Gel gelelim, genç yönetmen Ibanez’in yarattığı toz ve is içindeki dünya tasvirinde isyan eden robotlar, Matrix ya da Terminator serilerindeki ağabeyleri kadar hırs düşkünü değiller neyse ki! Her şey, isyan bayrağının çekildiği ilk emir ile başlıyor. İnsanların emirlerine itaat etmeyi reddeden robotlar, birer birer bu bencil, şiddet düşkünü ve fazlasıyla zararlı yaşam formuna sırt çevirmeye başlıyorlar. Fakat ortada ne bir robot klanı ne de insanlığı yok etme derdinde olan üstün silahlarla donatılmış metal kafalar var! Buradaki robot dostlarımızın tek derdi, günden güne yozlaşan insanların kirli dünyasından paçayı sıyırabilmek!

Robotların isyanına yakından tanık olan kişiyse, aynı zamanda bir nevi teknik destek ajanı diyebileceğimiz Jacq Vaucan oluyor. Vaucan, ilk etapta robotların tertipledikleri isyanın ipuçlarını toplayıp, bunu mevcut bir yazılımsal bir aksaklık olarak değerlendirirken; bir anda kendisini küçük bir isyancı robot kafilesinin içinde buluyor! Bu sayede, robotların da insan ırkına bakış açısını öğrenmeye başlayan Jacq; isyanın bir saldırı ya da yok etme amacı değil tamamen bir “reddediş” niteliği taşıdığının farkına varıyor!

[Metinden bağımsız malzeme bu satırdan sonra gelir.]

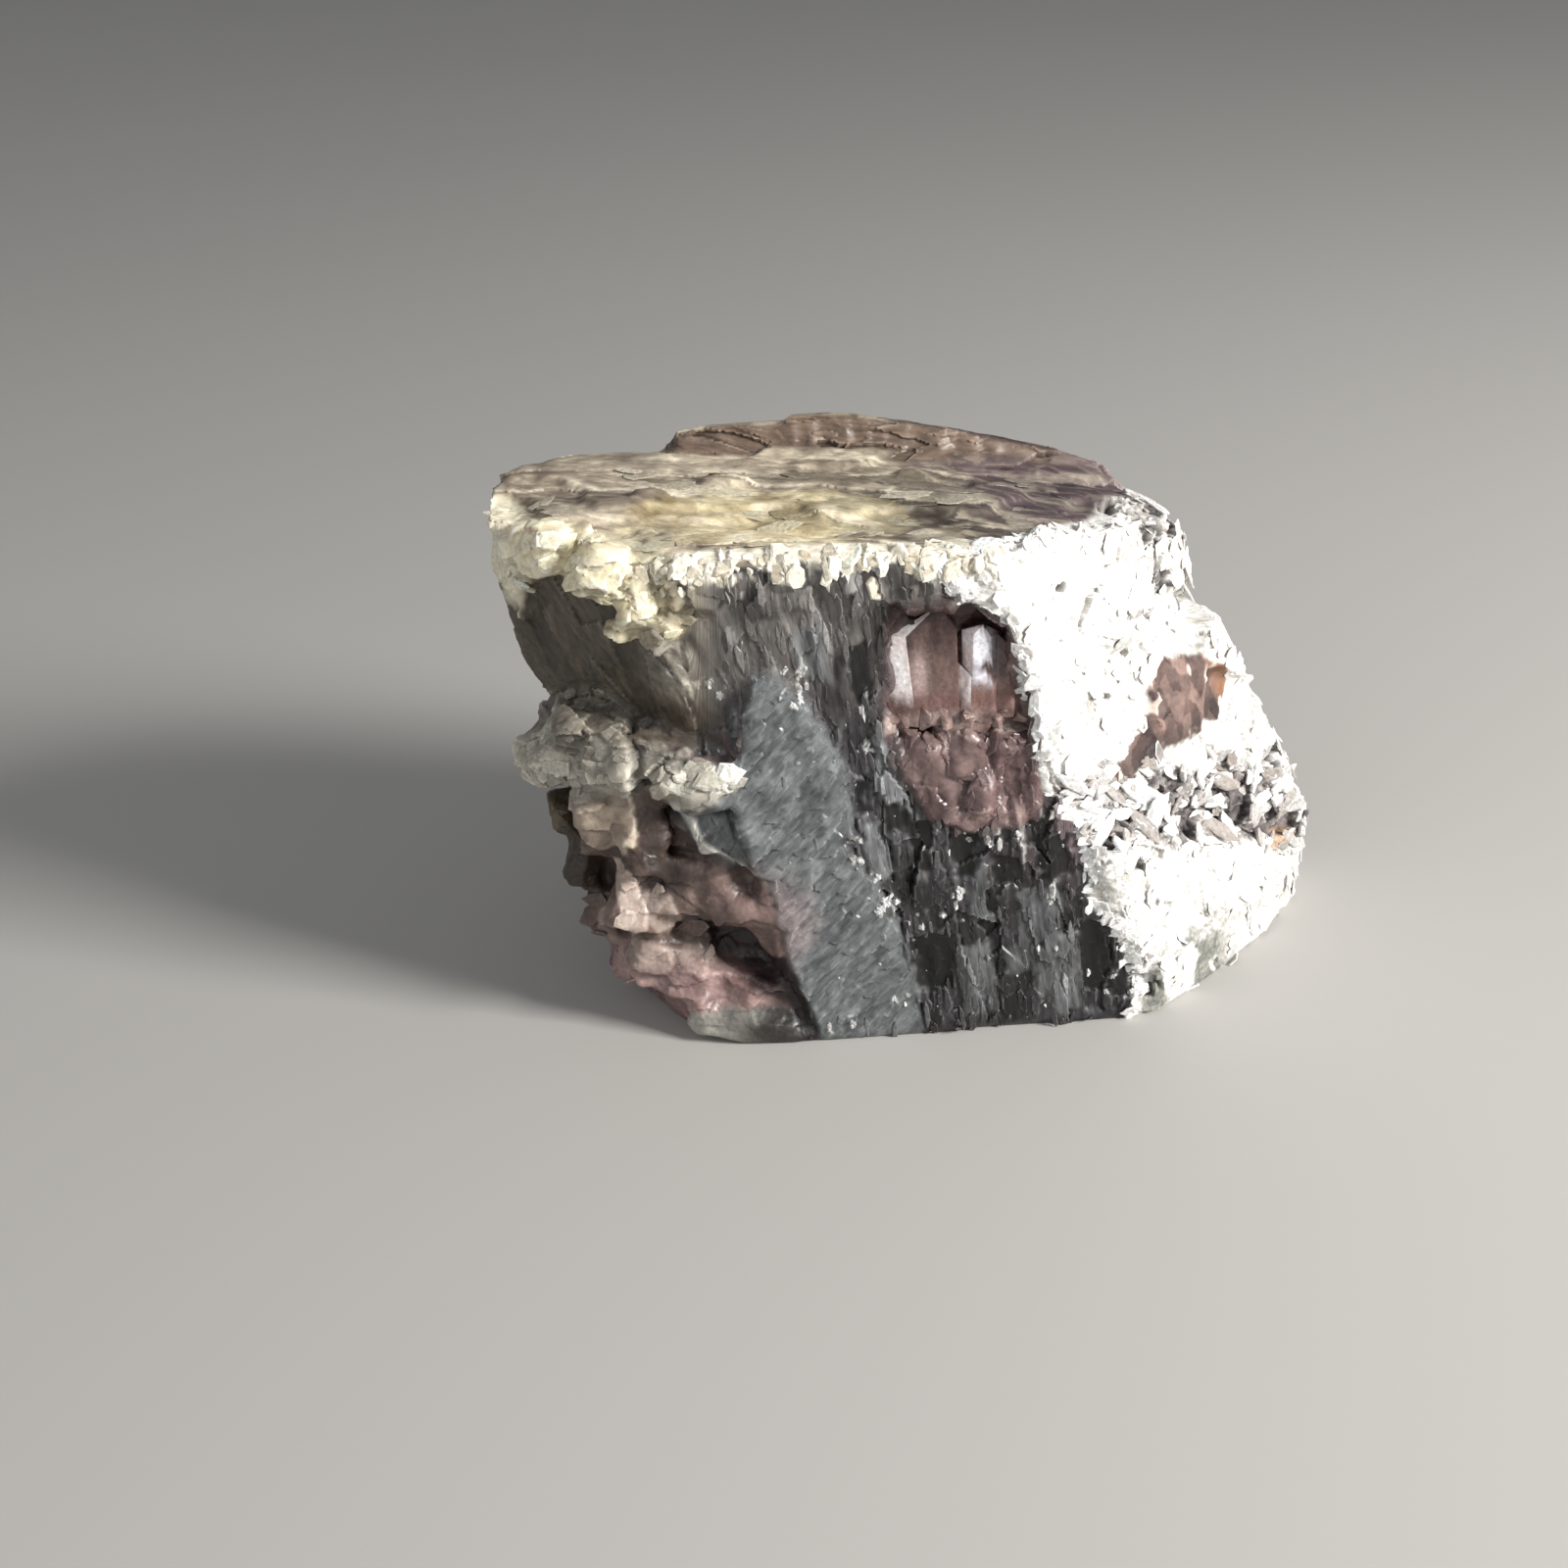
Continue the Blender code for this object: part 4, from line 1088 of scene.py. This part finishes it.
for name, weight, count, seed, limits in (
        ("ledge_blocks", ledge * (1 - cleft), 60, 401, ((0.9, 3.0), (0.6, 2.0), (0.6, 1.4))),
        ("cream_blocks", cream, 40, 411, ((0.8, 2.6), (0.6, 1.8), (0.4, 0.9))),
        ("pink_blocks", pink * ramp(-x - 0.3 * z, 22, 32) * (1 - disc), 34, 421,
         ((1.0, 2.8), (0.6, 1.6), (0.3, 0.7)))):
    strewn(name, weight * ramp(-facing[:, 1], 0.0, 0.4), count, seed, sink=0.15, tip=0.12,
           along=(1, 0, 0.35), turn=0.5, limits=limits, own=None, rim=("paler", 0.7), last_step=4,
           corners=6, depth=0.1, rings=BLOCK)

# %% [markdown]
# The right-hand face is a crust of white scales, nearly flat but for a crumbly band, where
# loose chips lie every way over gaps painted dark as shade. Its border frays into small upright
# feathers.

# %% White scales, crumbs and feathers
strewn("white_scales", white * (1 - window) * (1 - crumb) * (1 - greenish), 450, 341,
       sink=0.05, tip=0.12, along=(0.4, 0.3, 0.6), turn=1.0,
       limits=((0.8, 3.0), (0.5, 1.8), (0.14, 0.3)), own=None, rim=("#dcd8d2", "#f8f6f3"), depth=0.08,
       shine=0.45)
crusty = np.clip(crumb + 0.12 * shoulder * white, 0, 1) * (1 - window)
strewn("white_crumbs", crusty * (1 - 0.9 * pits), 260, 351,
       sink=0.1, tip=0.35, along=(0.8, 0.7, -0.2), turn=0.7,
       limits=((0.6, 4.4), (0.35, 1.6), (0.3, 0.8)), own=("#8b817a", "#ffffff"),
       rim=("#a79e97", "#ffffff"), rim_step=4, depth=0.15, shine=0.45)
strewn("white_feathers", white * (1 - white) * ramp(-y, 20, 24), 200, 358,
       sink=0.0, tip=0.35, along=(-0.5, 0, -0.6), turn=0.7, limits=((0.5, 2.2), (0.3, 1.0), (0.2, 0.5)),
       own=("#e4e0da", "#ffffff"), rim=("#f4f2ee", "#ffffff"), depth=0.08, shine=0.45)

# %% [markdown]
# The pocket holds the best crystals, thick books of clear purple-brown mica with flat sides.
# The middle one ends in a point like a roof, and its left side is painted pale as a painted
# reflection; the right one has painted glare on its front. A roof hangs over them, painted
# dark as painted shade, and a row of small lumps hides their foot.
# Each is the hull of a few points, and its colour depends on the place and on the way it faces.

# %% Pocket crystals
def crystals(name, hulls, colour_of, shine=0.2):
    """Solid pieces with flat facets: each is the hull of some points, coloured by its facets.

    The facets are cut into small triangles, so that the colour can change across them.
    """
    bm = bmesh.new()
    for points in hulls:
        corners = [bm.verts.new(Vector(point) * MM) for point in points]
        made = bmesh.ops.convex_hull(bm, input=corners)
        spare = [item for item in made["geom_interior"] if isinstance(item, bmesh.types.BMVert)]
        bmesh.ops.delete(bm, geom=spare, context="VERTS")
    bmesh.ops.subdivide_edges(bm, edges=bm.edges, cuts=9, use_grid_fill=True)
    piece = as_object(name, bm)
    mesh = piece.data
    spots = read_array(mesh.vertices, "co", 3) / MM
    loop_spots = np.array([spots[i] for face in mesh.polygons for i in face.vertices])
    loop_facing = np.array([face.normal for face in mesh.polygons for i in face.vertices])
    write_field(mesh, "tint", np.clip(colour_of(loop_spots, loop_facing), 0, 0.95), "CORNER")
    write_field(mesh, "gloss", np.full(len(spots), shine))
    write_field(mesh, "glow", np.full(len(spots), 0.6))
    write_field(mesh, "grain", spots)
    pieces.append(piece)
    print(name, len(hulls), "solids,", len(mesh.polygons), "facets")


def pocket_colour(spots, directions):
    """Brown, redder above and paler pink below, with a painted reflection on left sides, painted glare on
    the right front and painted shade under the roof.
    """
    across, deep, up = spots.T
    mottle = noise(spots, (1.3, 3, 2.2), 371) + 0.5 * noise(spots, (0.6, 2, 0.9), 372)
    leftward, outward = -directions[:, 0], -directions[:, 1]
    painted_reflection = (ramp(leftward, 0.12, 0.2) * ramp(outward, 0.2, 0.4) * ramp(-across, -6.5, -5.5)
                 * ramp(up + mottle, 50.5, 53))
    beside = (ramp(-np.abs(across + 2.3), -1.8, 0) * ramp(-up, -60, -56) * ramp(up, 51, 54)
              * ramp(outward, 0.6, 0.9))
    glare = (ramp(across, 4.0, 5.6) * ramp(-across, -8.6, -7.2) * ramp(outward, 0.6, 0.8)
             * ramp(up, 52.5, 55) * ramp(mottle, -0.9, -0.3))
    return coated(
        between("#322223", "#7b655e", (57 - up) / 6 + 0.8 * mottle),
        ("#4a2f2d", "#8a6660", mottle, 0.8 * ramp(-up + 1.5 * mottle, -54, -50.5)),
        ("#5a4340", "#a58f88", mottle, ramp(-up + mottle, -50.5, -49)),
        # Painted reflection on the left sides.
        ("#e0c8c6", "#ffffff", mottle, 0.95 * painted_reflection),
        ("#c9b2ae", 0.7 * beside),
        # Painted glare.
        ("#f6f4ff", glare),
        # Painted shade on the back wall under the roof.
        ("#2a1617", "#54332f", mottle, ramp(deep, -28.6, -28.2) * ramp(up, 57, 59)))


pocket_hulls = [
    [(-6.0, -29.75, 60.6), (-4.0, -30.16, 60.4), (0.3, -29.76, 64.4), (2.8, -30.08, 61.2), (0, -22, 64.5),
     (-5, -22, 61), (3, -22, 62), (-6.9, -30.2, 48), (-2.8, -31.14, 47.6), (3.0, -31.14, 48), (-6, -22, 47),
     (3.2, -22, 47)],
    [(3.6, -28.6, 60.4), (5.0, -30.2, 60.2), (6.3, -30.0, 61.6), (7.4, -29.6, 59.6), (9.2, -27.8, 59.4),
     (6, -22, 61), (3.6, -29.6, 48.6), (4.6, -31.0, 48.0), (7.8, -30.8, 48.4), (9.8, -28.8, 48.4),
     (6, -22, 48)],
    [(8.0, -28.4, 60.0), (9.4, -29.2, 58.6), (11.0, -27.8, 57.4), (7.6, -30.6, 48.2), (10.2, -31.0, 48.4),
     (12.2, -28, 48), (9, -22, 59)],
    [(3.0, -29.2, 56.0), (4.6, -30.6, 54.6), (6.4, -31.2, 51.6), (2.4, -31.0, 48.0), (4.4, -31.8, 47.2),
     (4, -24, 56), (4, -24, 47)],
    [(-7.5, -27.6, 58), (-5.5, -27.8, 64.6), (0, -28.2, 67.4), (5, -28.2, 66), (9.5, -27.6, 61.6),
     (12, -27, 57), (0, -20, 66), (-6, -20, 56), (11, -20, 56)]]
rng = np.random.default_rng(381)
for across in np.linspace(-6.2, 11.2, 13):
    middle = np.array([across, -31.2 + 0.1 * abs(across - 2), rng.uniform(47.0, 49.2)])
    ways = unit(rng.normal(0, 1, (10, 3)))
    pocket_hulls.append(middle + ways * rng.uniform(1.0, 2.0, 3) * (1.2, 0.8, 1.0))
crystals("pocket_crystals", pocket_hulls, pocket_colour)
strewn("pocket_leaves", pocket * ramp(-z, -48, -46), 50, 391,
       sink=0.1, tip=0.2, along=UPWARDS, turn=0.4, limits=((0.7, 2.4), (0.3, 1.1), (0.25, 0.45)),
       own=None, rim=("#c9b4aa", 0.12), corners=6, depth=0.25, shine=0.3)

# %% [markdown]
# ## Dressing the stone
# Every piece takes the same finish, rides on the stone's only body and stands for the solid.

# %% Finish and frame
for piece in pieces:
    piece.data.materials.clear()
    piece.data.materials.append(mica)
    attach(piece, "root")
    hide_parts("lepidolite")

Ibanez, her ne kadar hem anlattığı öykünün çıkış noktası hem de yarattığı negatif fütüristik atmosferle; bilindik bir teknofobi taşlaması yapacağının sinyallerini verse de; Automata için, parmağını bandırdığı konu açısından biraz farklı bir noktada duruyor diyebiliriz. Bu defa insanların karşısına onları ele geçirmek ya da köle yapmak için dikilmiş “öcübotlar” yok mesela! Hatta ve hatta Ibanez’in metalik ucubelerinin yegane amacı kendilerini var etmekten ziyade; paslanıp çürümek ya da yok olup gitmek gibi görünüyor! Kesinlikle baskın değiller ve sadece köşelerine çekilmek istiyorlar. Hatta onlar için, “çakraları açılmış metal yığınları” yakıştırması yaparsak, eminim ki terbiyesizlik etmiş olmayız. Ibanez’in duyarlılık timsali robotları bu açıdan da Blompkamp’ın District 9’ındaki “mazlum uzaylılar” ile uzaktan akrabalar. Diğer yandan Asimov’un cevval robotu Sonny’den daha sakin hatta neredeyse nihilistler(!).

automata2

Gelelim filmin makyaj kısmına! Malumunuz Antonio Banderas’ın yeni imajından bahsedip de, bilimkurgu sinemasında son yıllarda yaşanan “dazlak akımından” söz etmemek olmaz! Son olarak Elysium’da Matt Damon’ı kurban ettiğimiz bu akımın yeni müridi Banderas! Son yıllarda aksiyon sinemasına ara veren fakat The Expendables 3 ile birlikte, zıpkın gibi bir dönüş yapan emektar aktör, Automata’da kendisinden beklendiği gibi deli fişek bir robotsavar olarak çıkmıyor karşımıza belki ama Ibanez; Banderas’ın yeni imajını, filmin görsel kompozisyonuna birebir oturtmayı başarıyor!

Ibanez ve senaryoda kalem oynatan saz ekibi, bu başkaldırı öyküsünün temellerini fazla aşındırmak yerine öyküyü hemen hemen gerçek zamanlı bir şekilde perdeye taşıyor. Yani janrın en sevdiği klişelerden biri haline gelen, global şirketlerin mevcut kaynakların iliğini kemiğini sömürme mefhumunu çok da fazla eşelemiyor. Olayların öncesine dair uzun uzun gevezelikler de yapmıyor. Bunun yerine ellerindeki kıt bütçeyi ve halihazırda alıcısı bulunan “işler” bir konuyu, topu hızla çevirerek paslıyor izleyiciye. Yine de eldeki materyalin esnekliği, bu post apokaliptik maratonda yer yer nefesinin teklemesini engelleyemiyor ne yazık ki!

Son tahlile Automata, türün hazmedilmesi kolay örneklerinden biri olarak gösterilebilir. Ele aldığı konuyu dallandırıp budaklandırmadan servis eden; zengin olmasa da şık bir bilim kurgu mahsulü var önümüzde! Türün meraklılarının ellerini bu kum dehlizine daldırabilmeleri için yeterli bir sebep bence!